## Written request
Would you quote the material below from its first line through the line containing "light by direction.", exactly and with both ends included?

## Information supplied
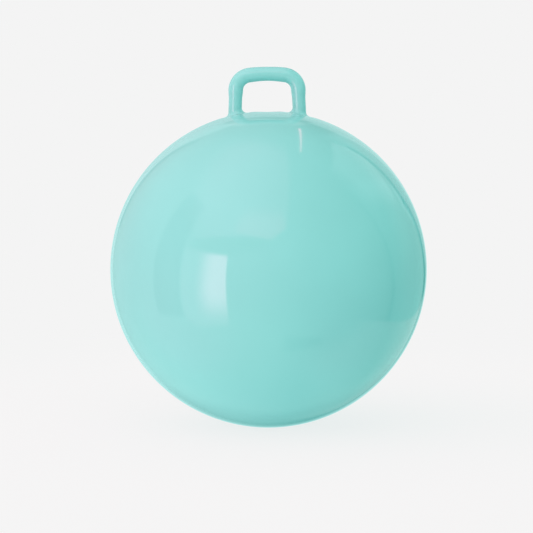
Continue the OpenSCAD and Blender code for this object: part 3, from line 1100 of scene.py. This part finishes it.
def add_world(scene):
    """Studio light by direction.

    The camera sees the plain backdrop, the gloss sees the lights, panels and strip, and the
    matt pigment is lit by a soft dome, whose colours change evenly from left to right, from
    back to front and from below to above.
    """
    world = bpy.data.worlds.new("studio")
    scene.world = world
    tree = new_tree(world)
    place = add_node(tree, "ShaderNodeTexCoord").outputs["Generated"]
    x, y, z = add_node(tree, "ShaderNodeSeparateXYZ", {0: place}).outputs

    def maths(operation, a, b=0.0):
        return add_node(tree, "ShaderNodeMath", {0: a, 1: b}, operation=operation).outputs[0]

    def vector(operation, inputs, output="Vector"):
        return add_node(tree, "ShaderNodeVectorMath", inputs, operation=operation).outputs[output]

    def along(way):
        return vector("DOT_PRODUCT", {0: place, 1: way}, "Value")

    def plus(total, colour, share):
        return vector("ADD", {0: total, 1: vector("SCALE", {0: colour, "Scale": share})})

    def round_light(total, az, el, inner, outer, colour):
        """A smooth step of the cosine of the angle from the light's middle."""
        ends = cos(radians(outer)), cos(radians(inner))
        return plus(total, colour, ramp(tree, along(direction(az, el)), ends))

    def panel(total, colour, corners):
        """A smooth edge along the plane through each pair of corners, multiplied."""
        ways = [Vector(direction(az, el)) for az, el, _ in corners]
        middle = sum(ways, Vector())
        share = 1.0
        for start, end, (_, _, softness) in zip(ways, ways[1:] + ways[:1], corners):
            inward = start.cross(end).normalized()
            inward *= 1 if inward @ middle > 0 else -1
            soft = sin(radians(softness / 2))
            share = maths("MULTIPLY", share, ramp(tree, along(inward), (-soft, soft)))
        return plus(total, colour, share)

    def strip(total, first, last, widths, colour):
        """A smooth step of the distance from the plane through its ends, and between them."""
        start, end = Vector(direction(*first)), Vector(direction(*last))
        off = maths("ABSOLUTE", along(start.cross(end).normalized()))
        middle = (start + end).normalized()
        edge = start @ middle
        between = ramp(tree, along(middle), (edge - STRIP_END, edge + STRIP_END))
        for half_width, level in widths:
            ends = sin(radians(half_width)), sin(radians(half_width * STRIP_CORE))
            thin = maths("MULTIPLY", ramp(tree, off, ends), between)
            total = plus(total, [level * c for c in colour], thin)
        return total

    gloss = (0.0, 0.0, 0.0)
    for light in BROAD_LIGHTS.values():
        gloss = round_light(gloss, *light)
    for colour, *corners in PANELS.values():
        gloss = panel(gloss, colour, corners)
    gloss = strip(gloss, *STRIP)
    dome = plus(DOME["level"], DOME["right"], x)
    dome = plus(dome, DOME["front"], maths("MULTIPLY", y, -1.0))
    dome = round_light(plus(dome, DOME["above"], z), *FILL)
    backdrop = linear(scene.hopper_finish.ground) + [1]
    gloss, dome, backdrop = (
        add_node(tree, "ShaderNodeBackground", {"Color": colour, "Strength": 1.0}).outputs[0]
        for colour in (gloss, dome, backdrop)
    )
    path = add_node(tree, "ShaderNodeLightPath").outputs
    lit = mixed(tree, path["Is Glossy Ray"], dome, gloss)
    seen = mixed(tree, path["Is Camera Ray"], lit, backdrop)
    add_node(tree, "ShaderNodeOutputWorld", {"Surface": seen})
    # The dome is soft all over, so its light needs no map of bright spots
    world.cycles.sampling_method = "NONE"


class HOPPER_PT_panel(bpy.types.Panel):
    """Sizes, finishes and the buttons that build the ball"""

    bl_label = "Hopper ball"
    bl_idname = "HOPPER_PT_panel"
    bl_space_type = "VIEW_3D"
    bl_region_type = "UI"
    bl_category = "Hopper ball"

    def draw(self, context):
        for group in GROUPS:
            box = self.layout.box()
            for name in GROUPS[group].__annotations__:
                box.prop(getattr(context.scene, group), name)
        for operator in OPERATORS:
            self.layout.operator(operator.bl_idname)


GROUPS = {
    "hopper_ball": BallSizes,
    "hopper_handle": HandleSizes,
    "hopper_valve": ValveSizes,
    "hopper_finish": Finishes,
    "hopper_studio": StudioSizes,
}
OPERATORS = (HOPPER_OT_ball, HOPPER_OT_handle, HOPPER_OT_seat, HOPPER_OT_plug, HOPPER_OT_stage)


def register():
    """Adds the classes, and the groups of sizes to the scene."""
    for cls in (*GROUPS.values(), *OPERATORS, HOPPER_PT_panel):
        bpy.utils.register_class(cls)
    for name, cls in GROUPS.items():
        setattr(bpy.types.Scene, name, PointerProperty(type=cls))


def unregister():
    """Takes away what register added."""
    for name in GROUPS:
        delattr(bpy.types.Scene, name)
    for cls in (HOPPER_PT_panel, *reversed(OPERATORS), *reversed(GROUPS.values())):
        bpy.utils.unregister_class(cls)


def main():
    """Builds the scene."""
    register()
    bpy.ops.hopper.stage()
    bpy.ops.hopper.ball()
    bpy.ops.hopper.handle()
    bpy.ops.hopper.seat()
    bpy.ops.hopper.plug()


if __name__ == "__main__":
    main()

## Answer to this task
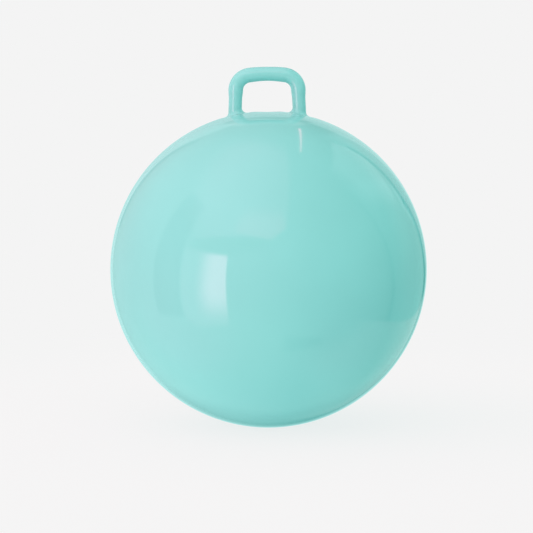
Continue the OpenSCAD and Blender code for this object: part 3, from line 1100 of scene.py. This part finishes it.
def add_world(scene):
    """Studio light by direction.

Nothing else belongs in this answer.